What this task involves:
Restate word for word the lines of the data below, from the first through the one that has "return at_hole or under_weld".

Collected data:
—————

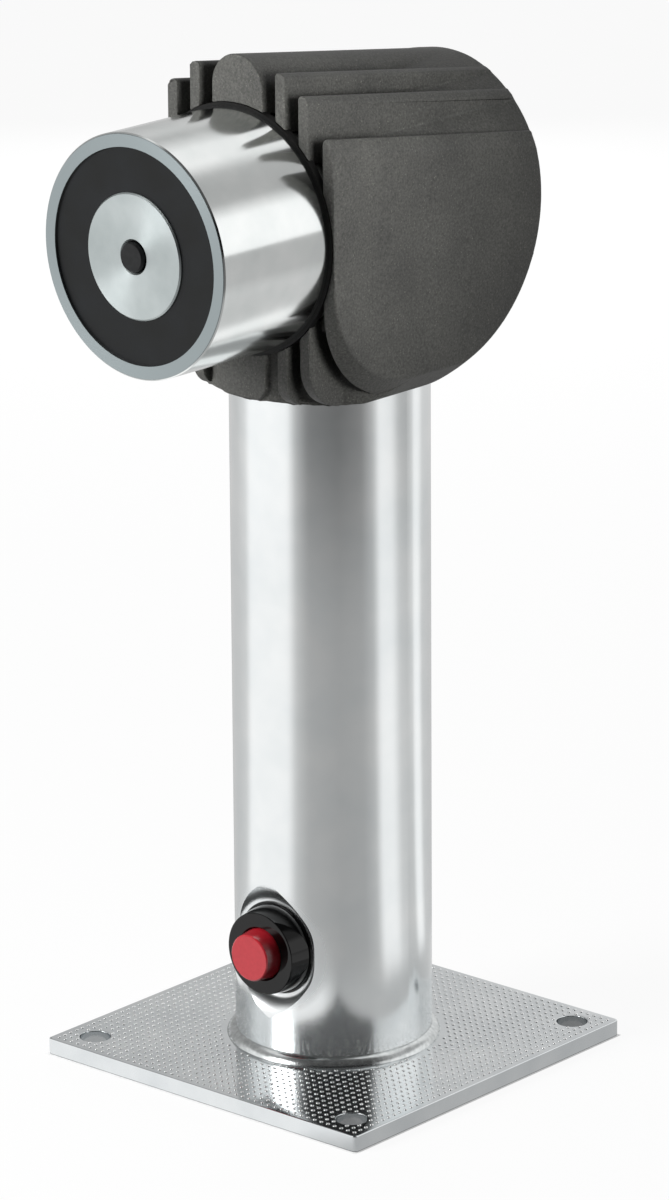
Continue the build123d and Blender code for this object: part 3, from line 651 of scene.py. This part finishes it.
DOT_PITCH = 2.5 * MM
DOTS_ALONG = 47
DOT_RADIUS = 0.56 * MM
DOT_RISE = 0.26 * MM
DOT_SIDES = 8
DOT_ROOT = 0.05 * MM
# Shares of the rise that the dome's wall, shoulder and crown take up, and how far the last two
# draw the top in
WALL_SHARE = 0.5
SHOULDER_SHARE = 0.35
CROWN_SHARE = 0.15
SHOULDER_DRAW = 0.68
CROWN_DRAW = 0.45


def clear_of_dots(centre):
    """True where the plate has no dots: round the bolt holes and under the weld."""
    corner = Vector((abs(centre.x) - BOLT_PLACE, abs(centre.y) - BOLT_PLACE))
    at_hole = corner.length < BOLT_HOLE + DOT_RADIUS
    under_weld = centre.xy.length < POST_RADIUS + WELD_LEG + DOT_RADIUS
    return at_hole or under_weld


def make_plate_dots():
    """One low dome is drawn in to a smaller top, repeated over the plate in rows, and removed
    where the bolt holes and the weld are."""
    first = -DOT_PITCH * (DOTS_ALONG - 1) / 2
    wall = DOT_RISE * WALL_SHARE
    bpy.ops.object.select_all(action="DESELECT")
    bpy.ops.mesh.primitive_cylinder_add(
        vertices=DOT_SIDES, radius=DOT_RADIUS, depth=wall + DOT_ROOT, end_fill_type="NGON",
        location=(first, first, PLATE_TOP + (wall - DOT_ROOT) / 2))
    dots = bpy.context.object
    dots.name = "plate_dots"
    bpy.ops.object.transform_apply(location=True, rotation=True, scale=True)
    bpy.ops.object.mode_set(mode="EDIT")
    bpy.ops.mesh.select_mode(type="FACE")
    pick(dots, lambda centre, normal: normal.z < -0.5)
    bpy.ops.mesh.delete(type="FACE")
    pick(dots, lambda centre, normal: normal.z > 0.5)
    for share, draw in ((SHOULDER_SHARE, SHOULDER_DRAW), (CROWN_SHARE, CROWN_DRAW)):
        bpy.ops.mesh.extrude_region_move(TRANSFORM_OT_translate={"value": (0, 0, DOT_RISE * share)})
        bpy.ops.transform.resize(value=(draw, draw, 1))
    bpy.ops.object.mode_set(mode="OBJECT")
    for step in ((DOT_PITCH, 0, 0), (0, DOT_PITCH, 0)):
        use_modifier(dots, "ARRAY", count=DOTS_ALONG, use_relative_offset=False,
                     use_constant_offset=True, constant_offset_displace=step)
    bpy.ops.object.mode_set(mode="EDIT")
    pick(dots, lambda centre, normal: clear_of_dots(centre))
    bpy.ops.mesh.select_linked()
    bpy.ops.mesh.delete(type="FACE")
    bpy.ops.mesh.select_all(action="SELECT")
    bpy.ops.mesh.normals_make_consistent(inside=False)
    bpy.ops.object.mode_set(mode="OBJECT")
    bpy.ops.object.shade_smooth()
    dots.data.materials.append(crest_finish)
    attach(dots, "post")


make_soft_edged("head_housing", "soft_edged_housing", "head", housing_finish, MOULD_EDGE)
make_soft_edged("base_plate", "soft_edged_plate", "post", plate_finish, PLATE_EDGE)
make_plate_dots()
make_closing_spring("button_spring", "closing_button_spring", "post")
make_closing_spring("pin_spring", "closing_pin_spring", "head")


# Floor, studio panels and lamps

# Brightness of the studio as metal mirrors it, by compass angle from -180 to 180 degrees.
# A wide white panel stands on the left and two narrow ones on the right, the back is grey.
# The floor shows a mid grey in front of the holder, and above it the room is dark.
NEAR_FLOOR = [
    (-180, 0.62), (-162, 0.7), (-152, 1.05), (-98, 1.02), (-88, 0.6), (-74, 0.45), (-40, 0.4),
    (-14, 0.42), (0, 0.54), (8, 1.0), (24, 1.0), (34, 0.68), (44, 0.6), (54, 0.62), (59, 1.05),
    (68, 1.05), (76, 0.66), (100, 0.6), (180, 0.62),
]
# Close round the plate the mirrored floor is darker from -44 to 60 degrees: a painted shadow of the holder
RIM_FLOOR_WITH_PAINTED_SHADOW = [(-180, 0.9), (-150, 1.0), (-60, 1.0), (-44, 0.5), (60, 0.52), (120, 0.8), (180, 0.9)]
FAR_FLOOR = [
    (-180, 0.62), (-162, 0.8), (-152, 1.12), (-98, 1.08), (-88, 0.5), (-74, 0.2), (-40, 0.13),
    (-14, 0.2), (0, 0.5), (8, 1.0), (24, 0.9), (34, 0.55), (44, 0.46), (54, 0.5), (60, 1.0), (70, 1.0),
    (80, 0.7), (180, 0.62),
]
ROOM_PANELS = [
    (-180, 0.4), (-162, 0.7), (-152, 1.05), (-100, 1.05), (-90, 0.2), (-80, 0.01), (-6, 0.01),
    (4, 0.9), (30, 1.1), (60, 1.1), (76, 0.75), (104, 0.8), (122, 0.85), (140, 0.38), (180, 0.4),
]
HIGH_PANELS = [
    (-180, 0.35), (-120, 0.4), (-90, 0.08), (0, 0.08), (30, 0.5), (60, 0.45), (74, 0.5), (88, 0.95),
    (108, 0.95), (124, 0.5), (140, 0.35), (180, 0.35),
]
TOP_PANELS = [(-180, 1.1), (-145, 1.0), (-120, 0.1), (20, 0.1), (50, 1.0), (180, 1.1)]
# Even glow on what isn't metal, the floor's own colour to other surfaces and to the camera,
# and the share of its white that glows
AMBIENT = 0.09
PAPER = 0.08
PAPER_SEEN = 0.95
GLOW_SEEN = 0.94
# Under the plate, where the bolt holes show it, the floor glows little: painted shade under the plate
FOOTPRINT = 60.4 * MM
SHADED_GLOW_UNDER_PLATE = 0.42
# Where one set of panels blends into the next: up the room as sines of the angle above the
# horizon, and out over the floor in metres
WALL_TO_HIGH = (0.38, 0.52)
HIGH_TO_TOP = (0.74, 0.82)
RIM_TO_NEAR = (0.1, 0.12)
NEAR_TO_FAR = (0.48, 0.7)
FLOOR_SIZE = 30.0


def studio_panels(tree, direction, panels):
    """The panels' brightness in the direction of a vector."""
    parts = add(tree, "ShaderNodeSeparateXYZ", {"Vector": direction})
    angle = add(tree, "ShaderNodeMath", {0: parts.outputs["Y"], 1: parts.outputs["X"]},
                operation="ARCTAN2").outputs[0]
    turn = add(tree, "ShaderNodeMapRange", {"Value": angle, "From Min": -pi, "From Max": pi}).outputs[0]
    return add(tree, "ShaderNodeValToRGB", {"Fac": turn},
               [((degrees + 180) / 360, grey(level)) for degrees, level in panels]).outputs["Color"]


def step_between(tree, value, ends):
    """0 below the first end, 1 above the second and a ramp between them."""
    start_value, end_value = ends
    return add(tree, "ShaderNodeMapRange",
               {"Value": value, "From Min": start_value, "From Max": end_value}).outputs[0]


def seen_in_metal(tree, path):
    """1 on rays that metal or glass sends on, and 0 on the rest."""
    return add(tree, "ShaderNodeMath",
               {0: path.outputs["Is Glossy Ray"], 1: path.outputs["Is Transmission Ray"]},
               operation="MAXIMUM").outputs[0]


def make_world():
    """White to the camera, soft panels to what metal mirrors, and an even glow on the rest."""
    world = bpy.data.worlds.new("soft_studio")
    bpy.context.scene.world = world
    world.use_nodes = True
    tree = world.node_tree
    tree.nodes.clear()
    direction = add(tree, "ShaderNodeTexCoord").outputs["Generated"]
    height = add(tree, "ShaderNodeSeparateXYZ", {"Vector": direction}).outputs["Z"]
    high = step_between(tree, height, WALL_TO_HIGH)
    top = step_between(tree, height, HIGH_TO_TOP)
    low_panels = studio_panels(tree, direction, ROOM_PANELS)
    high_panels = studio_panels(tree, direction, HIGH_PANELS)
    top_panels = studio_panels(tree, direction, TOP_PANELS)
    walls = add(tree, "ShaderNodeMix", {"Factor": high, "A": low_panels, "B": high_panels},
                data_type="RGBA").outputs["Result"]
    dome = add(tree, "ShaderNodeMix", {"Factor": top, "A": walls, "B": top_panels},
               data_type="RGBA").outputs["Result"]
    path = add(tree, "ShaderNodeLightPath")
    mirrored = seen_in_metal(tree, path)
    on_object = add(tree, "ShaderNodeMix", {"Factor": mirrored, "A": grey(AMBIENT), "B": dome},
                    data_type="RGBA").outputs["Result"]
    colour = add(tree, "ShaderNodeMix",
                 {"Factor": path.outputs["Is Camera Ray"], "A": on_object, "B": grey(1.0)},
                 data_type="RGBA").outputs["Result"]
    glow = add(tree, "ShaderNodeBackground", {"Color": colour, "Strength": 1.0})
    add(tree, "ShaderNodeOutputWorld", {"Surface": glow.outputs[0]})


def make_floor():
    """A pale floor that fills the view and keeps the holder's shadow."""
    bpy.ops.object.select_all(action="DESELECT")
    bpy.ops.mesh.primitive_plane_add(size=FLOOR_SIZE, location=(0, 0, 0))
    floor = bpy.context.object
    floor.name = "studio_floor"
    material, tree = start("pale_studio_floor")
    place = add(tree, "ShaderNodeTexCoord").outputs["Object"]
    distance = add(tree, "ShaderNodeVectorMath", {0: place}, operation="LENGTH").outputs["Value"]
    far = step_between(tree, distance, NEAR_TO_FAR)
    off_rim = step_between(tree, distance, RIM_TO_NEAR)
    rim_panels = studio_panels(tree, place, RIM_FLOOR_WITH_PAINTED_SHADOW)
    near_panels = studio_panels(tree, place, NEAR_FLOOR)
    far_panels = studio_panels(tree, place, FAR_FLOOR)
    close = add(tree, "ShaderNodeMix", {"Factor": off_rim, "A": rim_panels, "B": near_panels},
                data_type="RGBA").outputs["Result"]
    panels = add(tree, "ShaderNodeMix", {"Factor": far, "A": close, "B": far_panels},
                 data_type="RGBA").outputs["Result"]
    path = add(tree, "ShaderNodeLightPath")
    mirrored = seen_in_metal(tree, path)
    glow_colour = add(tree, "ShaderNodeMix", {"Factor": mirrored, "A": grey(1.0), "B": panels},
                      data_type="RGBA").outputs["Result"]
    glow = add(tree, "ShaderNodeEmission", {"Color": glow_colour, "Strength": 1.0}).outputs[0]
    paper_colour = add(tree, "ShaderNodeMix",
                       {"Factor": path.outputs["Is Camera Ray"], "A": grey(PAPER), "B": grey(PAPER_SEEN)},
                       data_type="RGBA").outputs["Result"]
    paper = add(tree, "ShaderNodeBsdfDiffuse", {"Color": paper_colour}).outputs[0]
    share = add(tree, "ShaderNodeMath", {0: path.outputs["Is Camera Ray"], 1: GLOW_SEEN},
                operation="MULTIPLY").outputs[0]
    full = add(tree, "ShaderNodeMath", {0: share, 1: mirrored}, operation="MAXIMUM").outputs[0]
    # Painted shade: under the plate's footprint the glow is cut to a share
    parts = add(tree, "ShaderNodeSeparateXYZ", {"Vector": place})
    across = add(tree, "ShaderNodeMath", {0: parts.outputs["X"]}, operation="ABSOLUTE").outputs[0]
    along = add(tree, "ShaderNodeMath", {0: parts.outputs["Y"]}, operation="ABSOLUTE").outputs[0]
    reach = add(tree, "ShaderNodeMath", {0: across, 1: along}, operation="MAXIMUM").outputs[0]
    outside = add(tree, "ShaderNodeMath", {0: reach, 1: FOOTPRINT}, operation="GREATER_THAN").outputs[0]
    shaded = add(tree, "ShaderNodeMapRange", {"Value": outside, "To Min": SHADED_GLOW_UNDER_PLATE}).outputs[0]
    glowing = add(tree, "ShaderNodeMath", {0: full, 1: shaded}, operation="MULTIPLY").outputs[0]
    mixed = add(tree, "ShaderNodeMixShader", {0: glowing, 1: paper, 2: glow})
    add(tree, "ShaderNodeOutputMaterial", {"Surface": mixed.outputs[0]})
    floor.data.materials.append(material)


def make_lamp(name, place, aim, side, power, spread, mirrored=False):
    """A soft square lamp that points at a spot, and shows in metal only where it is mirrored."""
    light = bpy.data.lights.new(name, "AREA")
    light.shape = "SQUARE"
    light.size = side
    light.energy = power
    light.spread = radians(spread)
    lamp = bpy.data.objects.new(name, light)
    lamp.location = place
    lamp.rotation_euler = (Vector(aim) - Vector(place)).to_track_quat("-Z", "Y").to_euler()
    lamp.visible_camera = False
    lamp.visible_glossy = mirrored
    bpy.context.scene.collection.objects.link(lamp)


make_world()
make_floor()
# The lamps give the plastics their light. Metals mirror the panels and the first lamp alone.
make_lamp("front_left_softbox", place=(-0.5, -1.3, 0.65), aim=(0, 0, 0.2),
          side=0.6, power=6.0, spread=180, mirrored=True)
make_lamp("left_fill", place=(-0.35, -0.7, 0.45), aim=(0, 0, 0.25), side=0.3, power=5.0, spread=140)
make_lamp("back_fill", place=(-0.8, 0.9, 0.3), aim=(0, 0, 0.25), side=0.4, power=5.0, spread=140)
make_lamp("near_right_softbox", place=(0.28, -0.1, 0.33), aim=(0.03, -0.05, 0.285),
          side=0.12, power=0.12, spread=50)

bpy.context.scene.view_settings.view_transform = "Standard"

—————

Exercise response:
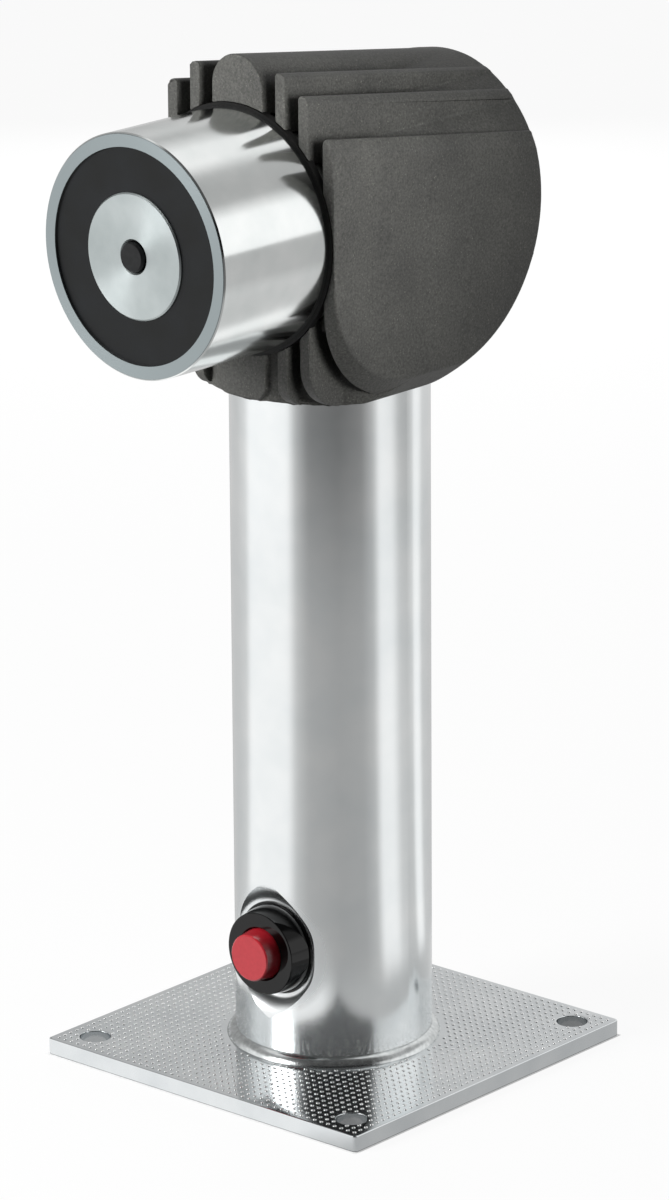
Continue the build123d and Blender code for this object: part 3, from line 651 of scene.py. This part finishes it.
DOT_PITCH = 2.5 * MM
DOTS_ALONG = 47
DOT_RADIUS = 0.56 * MM
DOT_RISE = 0.26 * MM
DOT_SIDES = 8
DOT_ROOT = 0.05 * MM
# Shares of the rise that the dome's wall, shoulder and crown take up, and how far the last two
# draw the top in
WALL_SHARE = 0.5
SHOULDER_SHARE = 0.35
CROWN_SHARE = 0.15
SHOULDER_DRAW = 0.68
CROWN_DRAW = 0.45


def clear_of_dots(centre):
    """True where the plate has no dots: round the bolt holes and under the weld."""
    corner = Vector((abs(centre.x) - BOLT_PLACE, abs(centre.y) - BOLT_PLACE))
    at_hole = corner.length < BOLT_HOLE + DOT_RADIUS
    under_weld = centre.xy.length < POST_RADIUS + WELD_LEG + DOT_RADIUS
    return at_hole or under_weld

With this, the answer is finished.